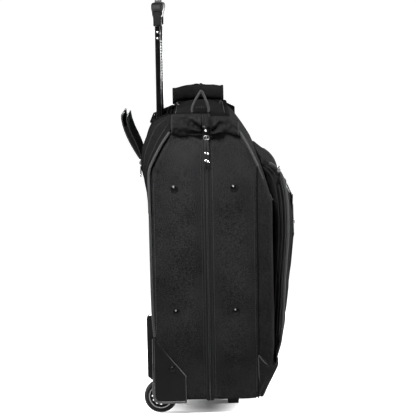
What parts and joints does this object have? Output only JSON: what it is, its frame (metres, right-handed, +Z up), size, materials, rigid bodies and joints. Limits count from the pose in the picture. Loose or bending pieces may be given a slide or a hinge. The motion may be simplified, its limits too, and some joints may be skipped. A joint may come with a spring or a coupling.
{
  "type": "softside upright suitcase",
  "caption": "Soft upright folding garment case with two hinged half shells, telescopic trolley handle, wheels, feet, zips and front pockets.",
  "frame": {"origin": "middle of the bounding box's base, on the floor under the case", "axes": "+Z up along the height, +Y towards the back (trolley side), +X to the case's right seen from the front with -Y facing the viewer"},
  "size_m": [0.576, 0.3258, 0.766],
  "materials": {
    "shell_fabric": "black ballistic nylon weave, matte",
    "pocket_fabric": "black nylon weave, darker, matte",
    "trim_fabric": "black coated nylon, slight sheen",
    "webbing": "ribbed black webbing",
    "zip_black": "black zip tape and coil",
    "plastic": "black moulded plastic, satin",
    "tube": "dark anodised, satin",
    "steel": "bright plated",
    "rubber": "black, matte"
  },
  "bodies": {
    "back_half": {"back_shell": "shell_fabric", "carry_strap": "webbing", "cover_slider": "steel", "fold_gusset_back_left": "trim_fabric", "fold_gusset_back_right": "trim_fabric", "fold_spine": "trim_fabric", "frame_hoop_back": "steel", "frame_stay_back_left": "steel", "frame_stay_back_right": "steel", "guard_screw_left": "steel", "guard_screw_right": "steel", "handle_recess": "trim_fabric", "handle_wrap": "pocket_fabric", "hanger_clamp": "plastic", "outer_tube_left": "tube", "outer_tube_right": "tube", "side_loop_left": "webbing", "side_loop_right": "webbing", "skid_rail_left": "plastic", "skid_rail_right": "plastic", "tube_bottom_bracket": "plastic", "wheel_axle_left": "steel", "wheel_axle_right": "steel", "wheel_housing_left": "plastic", "wheel_housing_right": "plastic", "zip_tape_back": "zip_black"},
    "front_half": {"front_shell": "shell_fabric", "frame_hoop_front": "steel", "frame_stay_front_left": "steel", "frame_stay_front_right": "steel", "fold_gusset_front_left": "trim_fabric", "fold_gusset_front_right": "trim_fabric", "zip_tape_front": "zip_black", "foot_left": "rubber", "foot_right": "rubber", "front_pocket": "pocket_fabric", "small_front_pocket": "pocket_fabric", "lower_pouch": "trim_fabric", "pocket_slider": "steel"},
    "mid_tubes": {"mid_tube_left": "tube", "mid_tube_right": "tube"},
    "handle": {"inner_tube_left": "tube", "inner_tube_right": "tube", "handle_grip": "plastic"},
    "release_button": {"release_button": "plastic"},
    "cover_flap": {"handle_cover_flap": "shell_fabric"},
    "clamp_lever": {"hanger_clamp_lever": "plastic"},
    "cover_pull": {"cover_pull": "steel"},
    "pocket_pull": {"pocket_pull": "steel"},
    "small_pocket_pull": {"small_pocket_pull": "steel"},
    "wheel_left": {"wheel_tyre_left": "rubber", "wheel_hub_left": "plastic"},
    "side_slider_left": {"side_slider_left": "steel"},
    "side_pull_front_left": {"side_pull_front_left": "steel"},
    "side_pull_back_left": {"side_pull_back_left": "steel"},
    "wheel_right": {"wheel_tyre_right": "rubber", "wheel_hub_right": "plastic"},
    "side_slider_right": {"side_slider_right": "steel"},
    "side_pull_front_right": {"side_pull_front_right": "steel"},
    "side_pull_back_right": {"side_pull_back_right": "steel"}
  },
  "joints": [
    {"name": "front_fold", "type": "hinge", "parent": "back_half", "child": "front_half", "pos_m": [0, -0.0306, 0.557], "axis": [-1, 0, 0], "range_deg": [0, 110]},
    {"name": "handle_lower_slide", "type": "slide", "parent": "back_half", "child": "mid_tubes", "axis": [0, 0, 1], "range_m": [0, 0.16]},
    {"name": "handle_upper_slide", "type": "slide", "parent": "mid_tubes", "child": "handle", "axis": [0, 0, 1], "range_m": [-0.215, 0.12]},
    {"name": "release_button_press", "type": "slide", "parent": "handle", "child": "release_button", "axis": [0, 0, -1], "range_m": [0, 0.003], "stiffness_N_per_m": 500},
    {"name": "cover_flap_swing", "type": "hinge", "parent": "back_half", "child": "cover_flap", "pos_m": [0, 0.1282, 0.461], "axis": [-1, 0, 0], "range_deg": [-12, 140]},
    {"name": "clamp_lever_swing", "type": "hinge", "parent": "back_half", "child": "clamp_lever", "pos_m": [0, 0.0244, 0.538], "axis": [-1, 0, 0], "range_deg": [0, 60]},
    {"name": "cover_pull_swing", "type": "hinge", "parent": "back_half", "child": "cover_pull", "pos_m": [-0.1345, 0.1309, 0.4508], "axis": [1, 0, 0], "range_deg": [0, 90]},
    {"name": "pocket_pull_swing", "type": "hinge", "parent": "front_half", "child": "pocket_pull", "pos_m": [-0.2522, -0.1216, 0.4348], "axis": [0, 1, 0], "range_deg": [0, 90]},
    {"name": "small_pocket_pull_swing", "type": "hinge", "parent": "front_half", "child": "small_pocket_pull", "pos_m": [-0.146, -0.1616, 0.3428], "axis": [-1, 0, 0], "range_deg": [0, 90]},
    {"name": "wheel_spin_left", "type": "hinge", "parent": "back_half", "child": "wheel_left", "pos_m": [-0.252, 0.0984, 0.031], "axis": [1, 0, 0], "continuous": true},
    {"name": "side_slider_run_left", "type": "slide", "parent": "back_half", "child": "side_slider_left", "axis": [0, 0, -1], "range_m": [0, 0.42]},
    {"name": "side_pull_front_swing_left", "type": "hinge", "parent": "side_slider_left", "child": "side_pull_front_left", "pos_m": [-0.2845, 0.0025, 0.5165], "axis": [0, 1, 0], "range_deg": [0, 100]},
    {"name": "side_pull_back_swing_left", "type": "hinge", "parent": "side_slider_left", "child": "side_pull_back_left", "pos_m": [-0.2845, 0.0103, 0.5165], "axis": [0, 1, 0], "range_deg": [0, 100]},
    {"name": "wheel_spin_right", "type": "hinge", "parent": "back_half", "child": "wheel_right", "pos_m": [0.252, 0.0984, 0.031], "axis": [1, 0, 0], "continuous": true},
    {"name": "side_slider_run_right", "type": "slide", "parent": "back_half", "child": "side_slider_right", "axis": [0, 0, -1], "range_m": [0, 0.42]},
    {"name": "side_pull_front_swing_right", "type": "hinge", "parent": "side_slider_right", "child": "side_pull_front_right", "pos_m": [0.2845, 0.0025, 0.5165], "axis": [0, -1, 0], "range_deg": [0, 100]},
    {"name": "side_pull_back_swing_right", "type": "hinge", "parent": "side_slider_right", "child": "side_pull_back_right", "pos_m": [0.2845, 0.0103, 0.5165], "axis": [0, -1, 0], "range_deg": [0, 100]}
  ]
}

- - -

EXERCISE DESCRIPTION = Pick out the lines containing the string "joints".

ANSWER TO THE PROBLEM =
What parts and joints does this object have? Output only JSON: what it is, its frame (metres, right-handed, +Z up), size, materials, rigid bodies and joints. Limits count from the pose in the picture. Loose or bending pieces may be given a slide or a hinge. The motion may be simplified, its limits too, and some joints may be skipped. A joint may come with a spring or a coupling.
  "joints": [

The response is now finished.